A contre-courant de ce débat dichotomique, Spotify défend un mélange de curation humaine et algorithmique pour créer la meilleure playlist possible.
Pour accomplir ce dessein, Spotify a fait l’acquisition du laboratoire The Echo Nest, l’un des leaders dans l’analyse de données et la recommandation musicale. Les salariés analysent à la fois le contenu de la musique, la culture mais aussi les informations relatives à la musique et au comportement des auditeurs. Avec toutes ces données, Spotify tente de proposer les morceaux les plus adaptés à chaque utilisateur et d’anticiper ses envies musicales.admirable_design_echo-nest.jpg
Avec un système de recommandation qui repose à la fois sur des algorithmes éprouvés, une intégration efficace des réseaux sociaux mais aussi sur des équipes de curateurs et des partenaires professionnels de l’industrie du disque, Deezer et Spotify apparaissent comme les acteurs dotés des systèmes de suggestions les plus aboutis.
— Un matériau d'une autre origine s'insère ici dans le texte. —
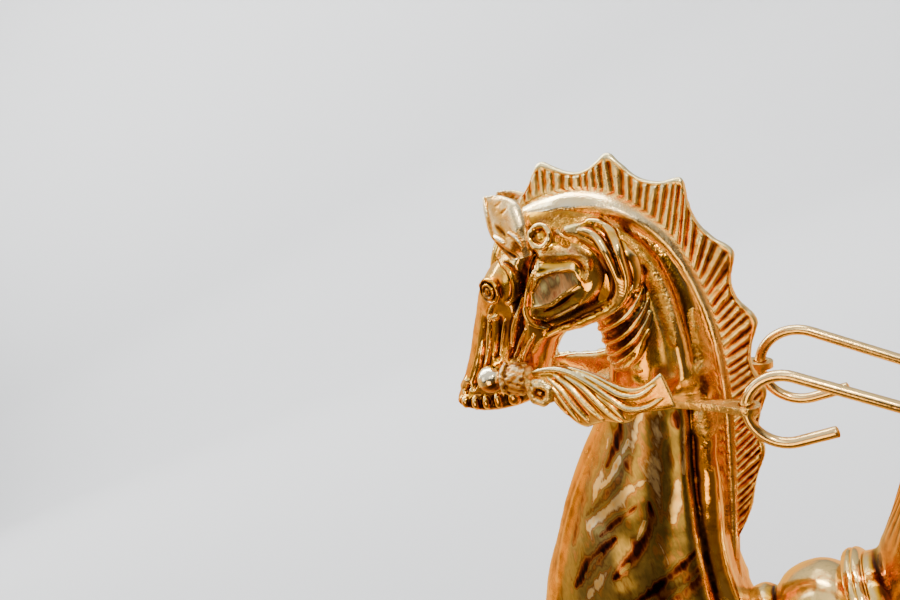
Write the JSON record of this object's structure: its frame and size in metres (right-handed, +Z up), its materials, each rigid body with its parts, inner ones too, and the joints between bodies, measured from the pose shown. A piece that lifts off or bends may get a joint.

Cette stratégie confirme l’opinion du PDG de The Echo Nest selon laquelle les algorithmes de recommandation ne s’opposent pas à l’expertise des musiciens. Selon lui, seul le mix entre analyse approfondie des données et l’expertise de spécialistes de la musique permet la création de playlists de qualité. Un avis partagé par Jimmy Lovine d’Apple Music qui assure de la nécessité d’humaniser le processus de curation en arguant que la création de playlists est un art.
La théorie de la « bulle de filtres » d’Eli Pariser va également dans ce sens. Celle-ci explique que la sélection algorithmique d’informations nous place dans une bulle de filtres, un univers personnel d’informations, qui tend à soutenir et confirmer ce que nous croyons déjà au détriment de la découverte. Ce système qui récompense les morceaux aimés par le plus grand nombre en les plaçant en haut des suggestions ne contribue pas à la découverte musicale et incite à une standardisation des goûts. Les playlists créées sur la base du comportement de l’utilisateur sont souvent prévisibles et mènent aux mêmes affres répétitives des radios commerciales.
Ainsi, même si elle tend à se perfectionner, la curation algorithmique demeure aujourd’hui encore un complément à la sélection humaine.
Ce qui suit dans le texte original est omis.